Recently, I became aware of three priests in Ballarat in the 1990s who had a number of things in common. They had all been expelled from seminaries for misconduct. All three were considered to be inappropriate persons to join the priesthood. But Bishop Mulkearns persisted and sponsored their training in other seminaries. They would all become child sex offenders.
With a light, however dim, now shining on the Ballarat Diocese, those three priests were considered potentially embarrassing and were asked to leave the priesthood. They did so. They weren’t laicised as far as I can tell. Their names feature in the annual Australian Catholic Directory; where they were ordained, what parishes they served. In the edition of the directory the following year, they were gone. Vanished. Like ghosts.

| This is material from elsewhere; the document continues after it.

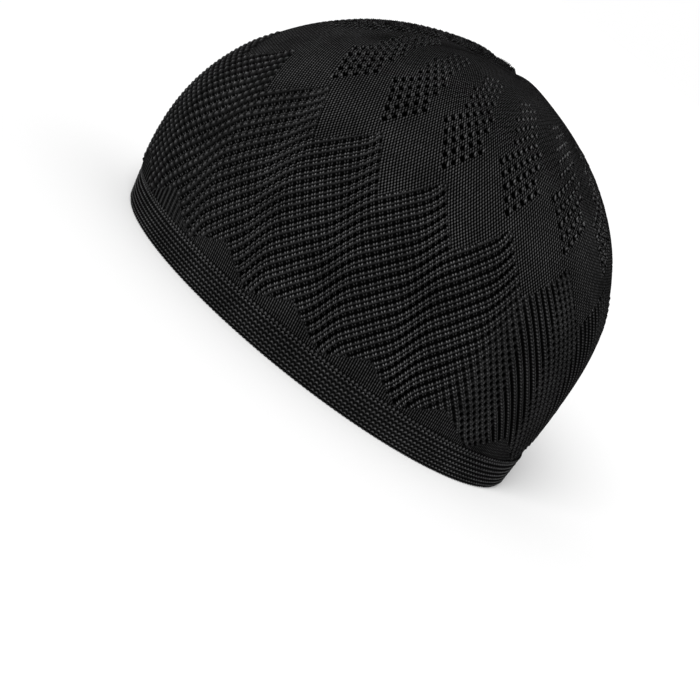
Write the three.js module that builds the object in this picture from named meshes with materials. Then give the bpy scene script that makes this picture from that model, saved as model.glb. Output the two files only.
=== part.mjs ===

All three had been persuaded to leave the arms of the Church. They had come to the attention of police but were never charged nor subject to any police investigation. They were waved through and allowed to set themselves up as ordinary citizens in communities that could have no idea what threat they posed. That was 1995.
By this time, there were police engaged in the earnest investigation of offending priests and other clerics. They invariably describe their work at the time as largely unsupported by their senior colleagues. One detective who first brought the monstrous Christian Brother Ted Dowlan to justice wrote memos to senior police almost begging for the establishment of a task force. His requests were ignored.
Other detectives carried out their investigations largely in private, deeply suspicious of sharing information with colleagues in the fear that their investigations would be compromised.
That is the potted history. There’s more, of course. In Ballarat. In Melbourne and elsewhere in Victoria. It speaks of manifest failures, wilful ignorance and systemic corruption.
When we move to the present and VicPol’s Sano Task Force’s pursuit of George Pell ending in ignominy, the question must be asked, did Victoria Police seek to erase its dismal history by the failed pursuit of one man, a prince of the Church?
Consider an alternate reality where John Day had been charged and sentenced to a long term of imprisonment for his crimes against children in Mildura in 1972. Or if Ridsdale had been brought before the courts and prosecuted in Inglewood 1974. Hundreds of victims would have been spared the trauma of abuse. There is no other way of looking at it.
We understand the Catholic Church’s failings, the miserable felonious business of covering up and moving clerical paedophiles onto other parishes and new groups of unsuspecting victims. What is barely known is the role of the police in facilitating those crimes.
There’s no shortage of guilt. More than enough to go around.